乳がんになった私 #24「初めての入院」
抗がん剤治療開始まであと1週間。
音楽制作、テレビや新聞の取材、バンドにまつわる作業のあれこれ、人と会う約束。毎日何かしらの予定ややるべきことがありバタバタと過ごしていた。
ウィッグも準備した、髪も切った、撮影までしてもらった。そしてたくさんの人からエールをもらった。
気持ちは前向き。
…だと思う。
ただ、やはり不安は消えない。それはどうしようもない。
きっと自分以外にも同じような気持ちを抱えている人はいる。そう思って、乳がんについての情報をネットで調べたり、乳がんの人のSNSやブログを見たりしては、安心したり余計に不安になったりを繰り返していた。
#19で書いた身体の不調はずっと続いていた。
右胸や右脇がチクチク痛む度に不安になりつつも、「痛むってことは私が生きてる証拠だなあ…!細胞が…生きてるんだなあ…!」と思ったりもした。
情緒不安定で夜もなかなか眠れない日々を過ごし、やっと入院の日がやってきた。
5月1日。
初回の抗がん剤投与のため、前日からの入院。
入院手続きをする前にまずは口腔外科へ。
抗がん剤の影響で口内炎ができやすくなることもあるらしく、事前に口内環境をチェックしておく必要があるようだ。
口腔外科の受診を終えて、続いて乳腺外科での診察。
なんと主治医の先生がお休みで、代わりに別の先生の診察だった。
ここ最近の身体の不調について一応伝えたのだが、明日どのみち入院病棟で主治医と話せるので詳しい話はその時で、という感じですぐに終わった。
付き添いの2人と別れ (この日も内田と母の2人、いつも本当にありがとう)、入院病棟へ。
35歳、人生初めての入院!
個室希望を出していたが空いていないとのことで、最初は4人部屋に通されたのだが、あらためて確認したら空きがあったそうだ。良かった。寝つきが悪く睡眠の質も悪い私だが、個室なら眠れるかしら…。
しばらくすると部屋へ薬剤師さんが来て、薬についての冊子を渡され説明を受けた。
明日から始まる抗がん剤は、エピルビシンとエンドキサンという2種類の薬を使用するEC療法というもので、3週間毎の点滴を計4回受ける。
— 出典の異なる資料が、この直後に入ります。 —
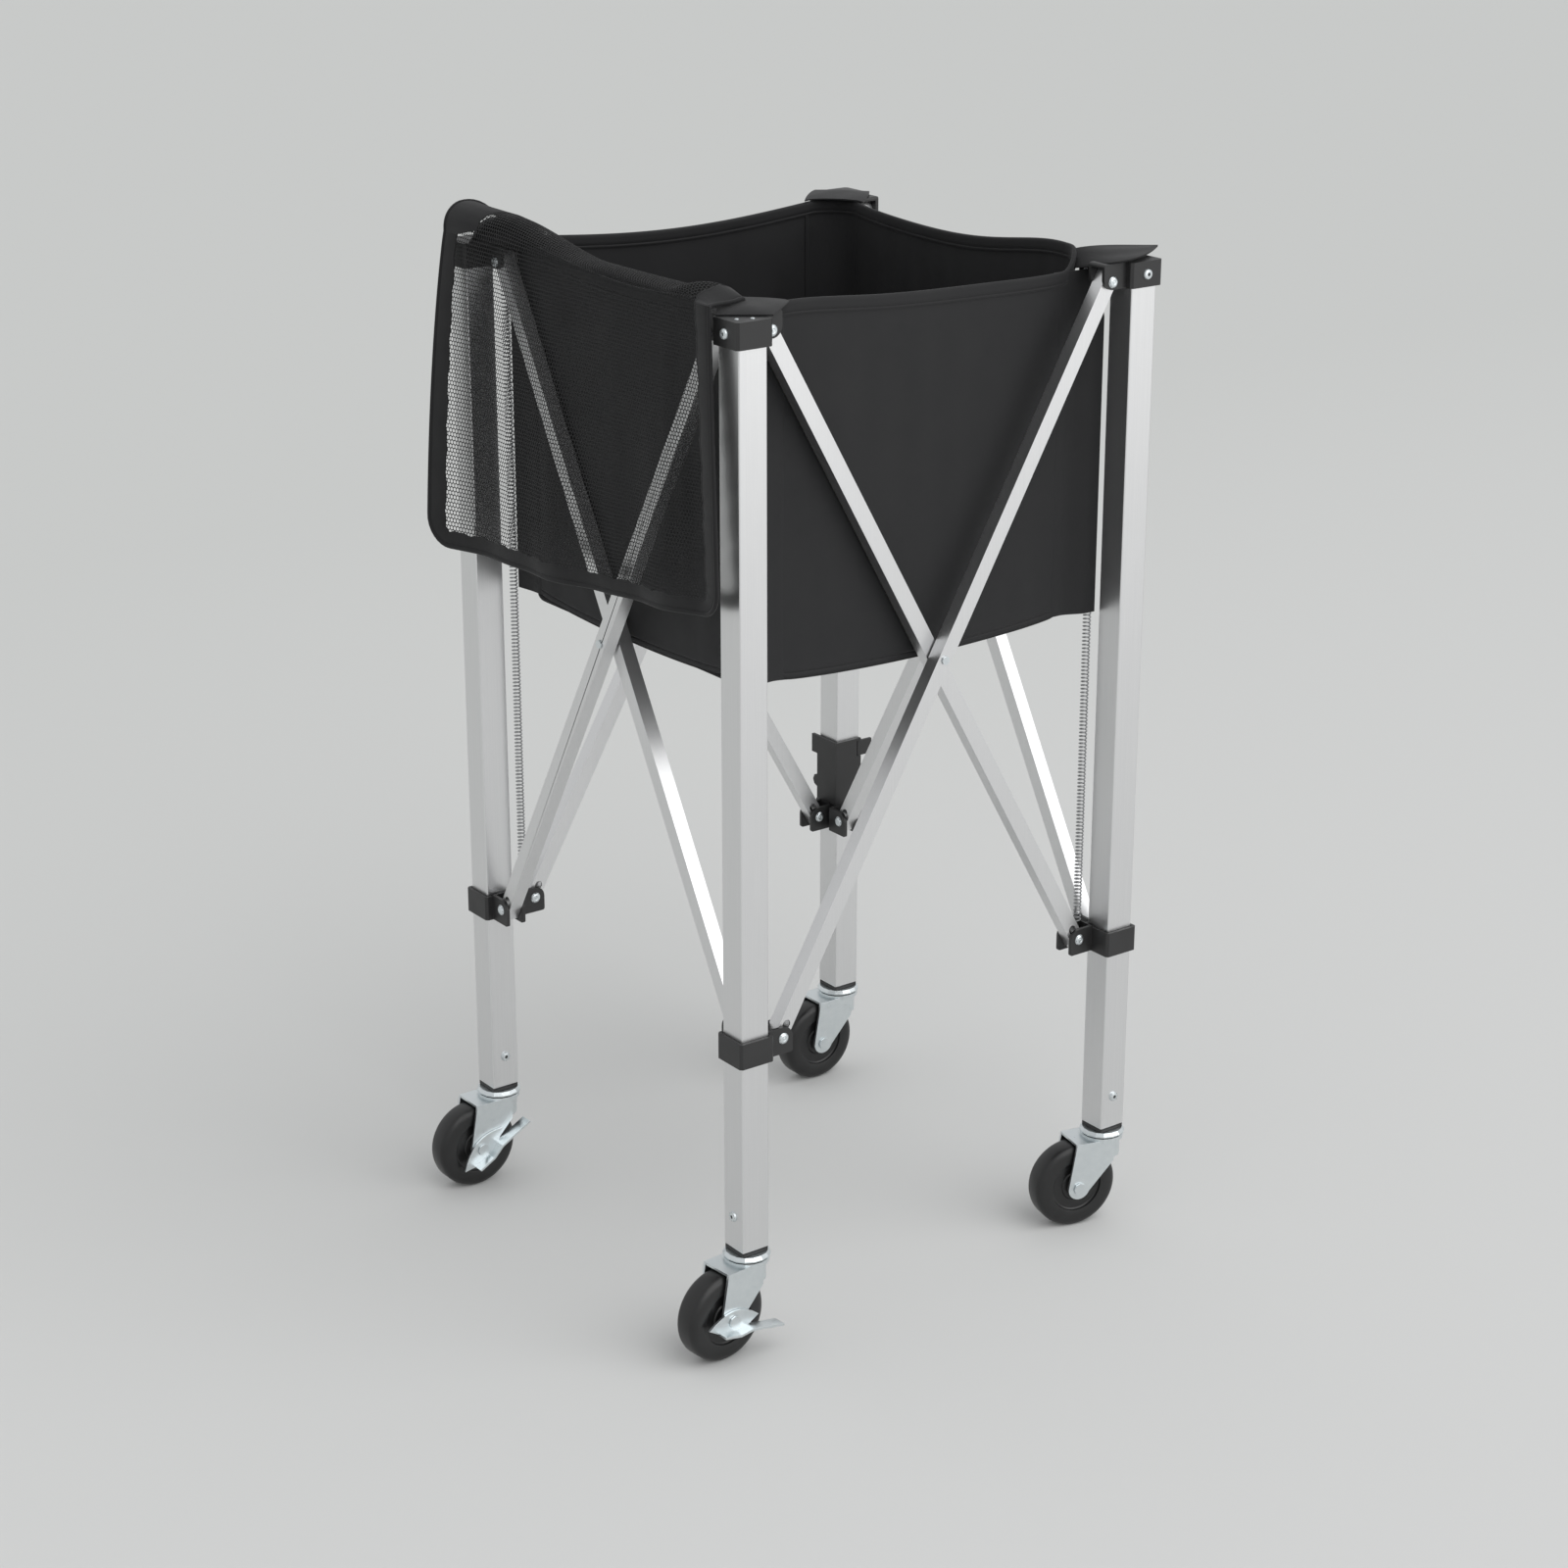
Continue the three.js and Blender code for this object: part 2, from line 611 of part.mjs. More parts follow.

副作用についても細かく説明を受けた。投与中の副作用として、エピルビシンという薬が血管外に漏れてしまうと、ひどい場合は皮膚が壊死してしまうこともあるらしい。(怖すぎる…) そして副作用で真っ先に思い浮かぶものと言えば、吐き気、嘔吐。昨今はかなり効果的な吐き気止めが登場し、そのおかげでだいぶ吐き気が軽減されるらしいが、とは言えひどさは人それぞれ。その他にもたくさんの副作用が書かれていた。
薬剤師さんはとても優しく、丁寧に説明してくれたが、詳しく聞けば聞くほど不安は増した。
夕方になり、病院の夕食をペロリと完食。寝る時間まで読書タイム。
読みたい本がたくさんあったので、何冊も持ってきていた。(その中にはがんに関する本も)
個室はとても静かだった。
これなら眠れそうかな?と思った。だが、消灯の時間になって電気を消して目を閉じたのだが、なかなか眠気はやって来ず…。
結局、寝不足で翌日を迎えることとなった。